地質調査の結果、約8000年前には既にブナ林が形成されていたことが分かっており、約10000年前に最終氷河期が終わるとすぐにブナ林ができたと考えられる。その後、全く耕作されずに山地のままであった。これは、ブナに使い道がなかったことが大きく作用しているそうであるが、今にしてみるとそれが宝の山になりうる可能性を持っている。

秋田県は古くから酵母の研究が盛んで、日本の酒造メーカーの8割に酵母を提供している会社がある。
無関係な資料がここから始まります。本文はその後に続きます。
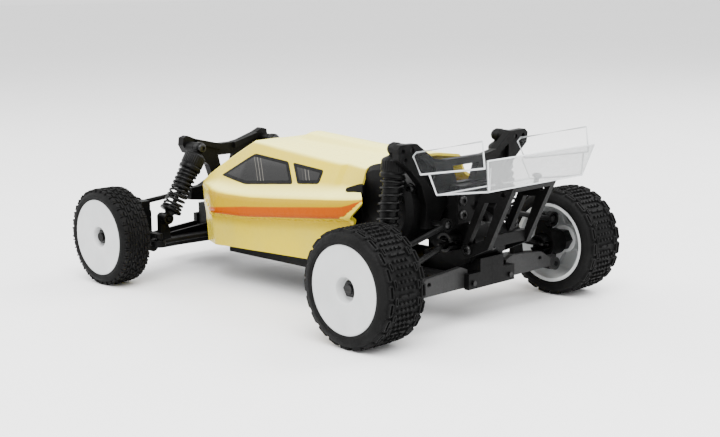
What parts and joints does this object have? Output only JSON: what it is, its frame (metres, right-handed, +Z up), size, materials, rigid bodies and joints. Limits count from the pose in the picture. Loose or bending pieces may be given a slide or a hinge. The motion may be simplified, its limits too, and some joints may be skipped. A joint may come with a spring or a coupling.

酵母研究の下地があると言う事だが、白神山地の厳しい環境で何千年もの間、他の微生物と競合し生き残ってきた微生物が、何兆種類も存在すると言われている。その中に人間の生活を大きく変える、可能性のある有用微生物が存在してないかと日々研究されている。
そして何種類かが発見されている。
微生物の世界は未だ未知の世界で、その中には不治の病を克服する夢の新薬につながる物も発見されるかもしれない。
長きにわたって、マタギに山の幸をもたらして来た原生林が今、現代の人々に新たな恵みをもたらそうとしているのかも知れない。夢のある話だ。